* **Available data**
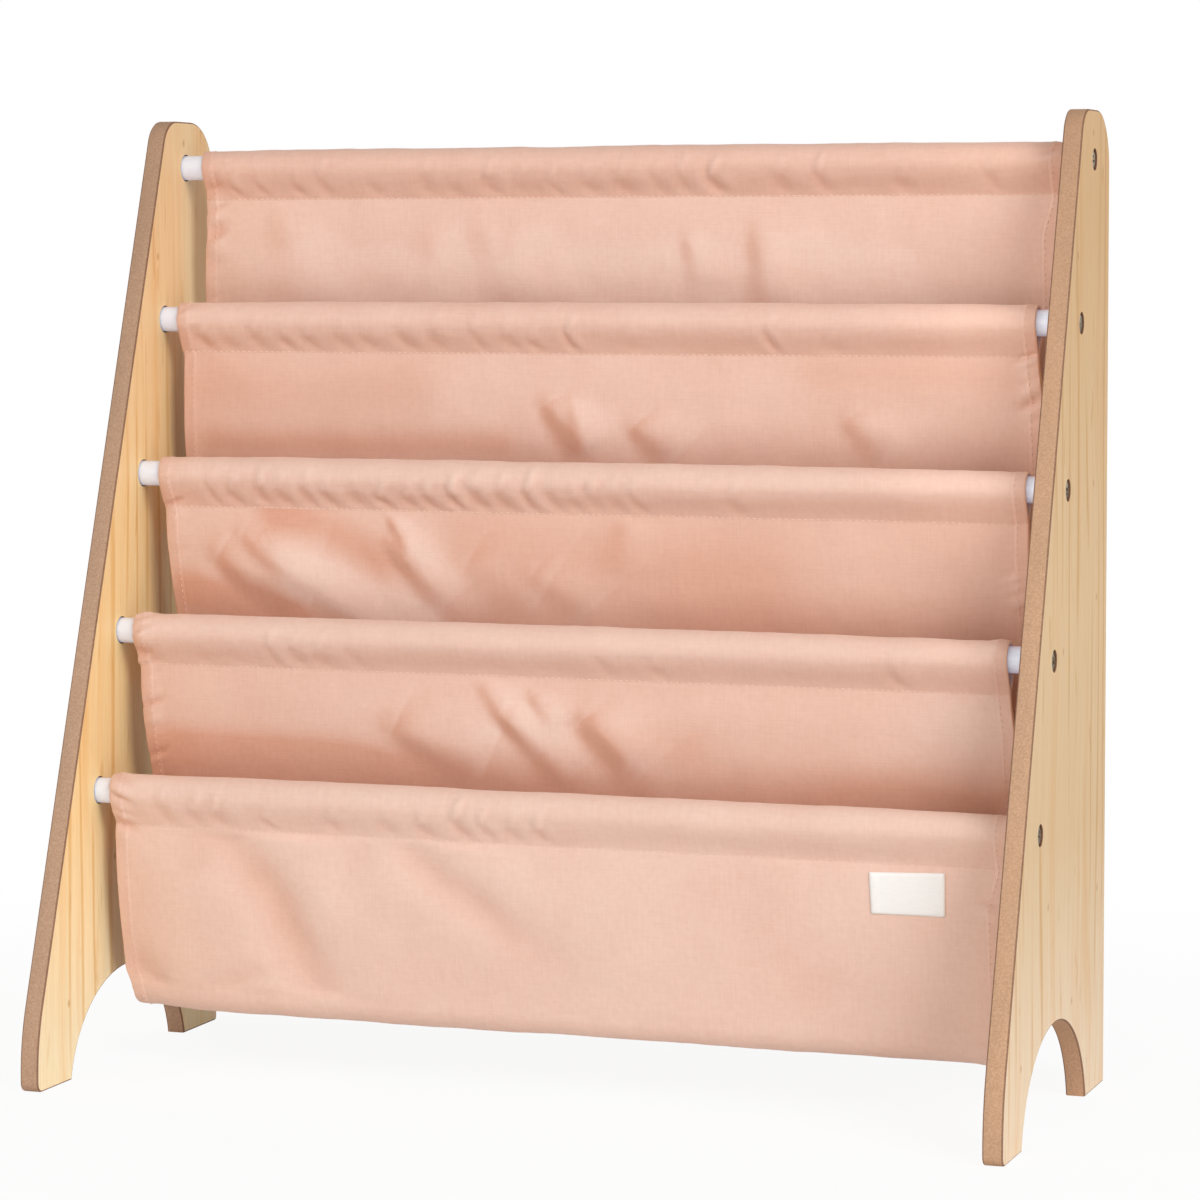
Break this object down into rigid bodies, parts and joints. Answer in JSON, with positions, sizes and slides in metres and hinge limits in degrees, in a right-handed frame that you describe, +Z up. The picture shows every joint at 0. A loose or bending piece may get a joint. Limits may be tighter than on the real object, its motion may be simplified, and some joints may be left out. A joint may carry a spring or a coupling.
{
  "type": "sling bookshelf",
  "caption": "Child's sling bookshelf: arched side boards joined by white rods that hold a cloth sling sewn into stepped book pockets.",
  "frame": {"origin": "on the floor, midway between the side boards and midway between their front and rear edges", "axes": "+X to the viewer's right along the rods, +Y to the rear, so the pockets face -Y, +Z up"},
  "size_m": [0.615, 0.266, 0.6],
  "materials": {
    "board": "pale straight-grain laminate on 12 mm fibreboard, with brown fibreboard edges",
    "rod": "white satin paint",
    "bolt": "plain zinc-plated steel",
    "insert": "plain machined",
    "cloth": "dusty peach plain-weave polyester with tone-on-tone stitching",
    "label": "bare cream woven cotton tape"
  },
  "bodies": {
    "root": {"side_panel_left": "board", "side_panel_right": "board", "rod_1": "rod", "rod_2": "rod", "rod_3": "rod", "rod_4": "rod", "rod_5": "rod", "bolt_left_1": "bolt", "bolt_left_2": "bolt", "bolt_left_3": "bolt", "bolt_left_4": "bolt", "bolt_left_5": "bolt", "bolt_right_1": "bolt", "bolt_right_2": "bolt", "bolt_right_3": "bolt", "bolt_right_4": "bolt", "bolt_right_5": "bolt", "insert_left_1": "insert", "insert_left_2": "insert", "insert_left_3": "insert", "insert_left_4": "insert", "insert_left_5": "insert", "insert_right_1": "insert", "insert_right_2": "insert", "insert_right_3": "insert", "insert_right_4": "insert", "insert_right_5": "insert", "sleeve_1": "cloth", "sleeve_2": "cloth", "sleeve_3": "cloth", "sleeve_4": "cloth", "sleeve_5": "cloth", "pocket_1": "cloth", "pocket_2": "cloth", "pocket_3": "cloth", "pocket_4": "cloth", "label": "label"}
  },
  "joints": []
}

* **Task goal**
Extract the full listing and reproduce each line exactly.

* **The completed task**
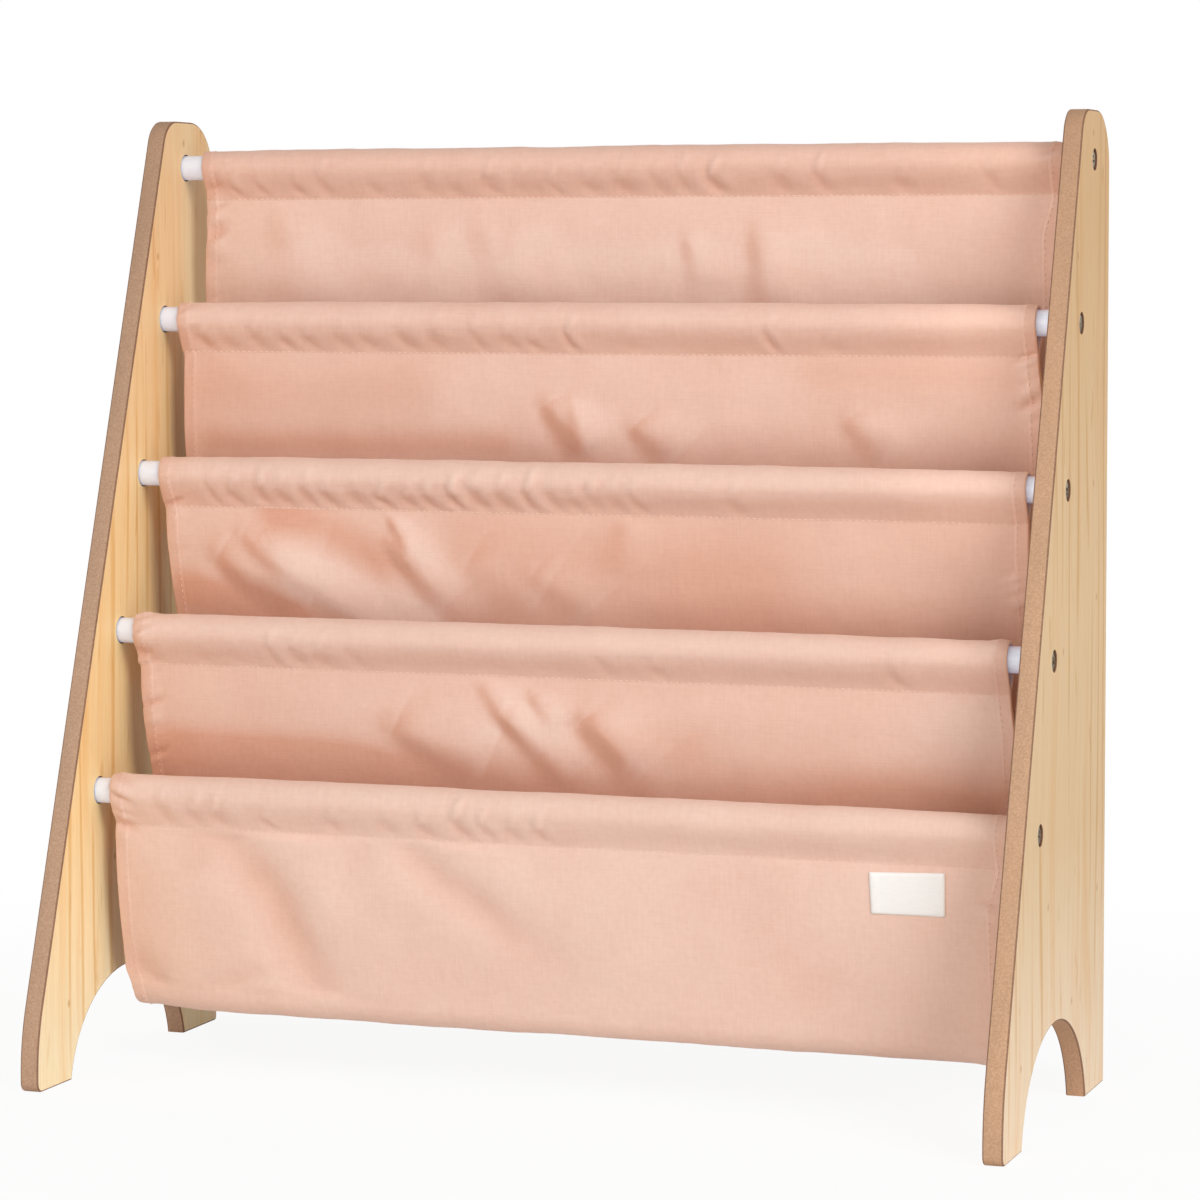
Break this object down into rigid bodies, parts and joints. Answer in JSON, with positions, sizes and slides in metres and hinge limits in degrees, in a right-handed frame that you describe, +Z up. The picture shows every joint at 0. A loose or bending piece may get a joint. Limits may be tighter than on the real object, its motion may be simplified, and some joints may be left out. A joint may carry a spring or a coupling.
{
  "type": "sling bookshelf",
  "caption": "Child's sling bookshelf: arched side boards joined by white rods that hold a cloth sling sewn into stepped book pockets.",
  "frame": {"origin": "on the floor, midway between the side boards and midway between their front and rear edges", "axes": "+X to the viewer's right along the rods, +Y to the rear, so the pockets face -Y, +Z up"},
  "size_m": [0.615, 0.266, 0.6],
  "materials": {
    "board": "pale straight-grain laminate on 12 mm fibreboard, with brown fibreboard edges",
    "rod": "white satin paint",
    "bolt": "plain zinc-plated steel",
    "insert": "plain machined",
    "cloth": "dusty peach plain-weave polyester with tone-on-tone stitching",
    "label": "bare cream woven cotton tape"
  },
  "bodies": {
    "root": {"side_panel_left": "board", "side_panel_right": "board", "rod_1": "rod", "rod_2": "rod", "rod_3": "rod", "rod_4": "rod", "rod_5": "rod", "bolt_left_1": "bolt", "bolt_left_2": "bolt", "bolt_left_3": "bolt", "bolt_left_4": "bolt", "bolt_left_5": "bolt", "bolt_right_1": "bolt", "bolt_right_2": "bolt", "bolt_right_3": "bolt", "bolt_right_4": "bolt", "bolt_right_5": "bolt", "insert_left_1": "insert", "insert_left_2": "insert", "insert_left_3": "insert", "insert_left_4": "insert", "insert_left_5": "insert", "insert_right_1": "insert", "insert_right_2": "insert", "insert_right_3": "insert", "insert_right_4": "insert", "insert_right_5": "insert", "sleeve_1": "cloth", "sleeve_2": "cloth", "sleeve_3": "cloth", "sleeve_4": "cloth", "sleeve_5": "cloth", "pocket_1": "cloth", "pocket_2": "cloth", "pocket_3": "cloth", "pocket_4": "cloth", "label": "label"}
  },
  "joints": []
}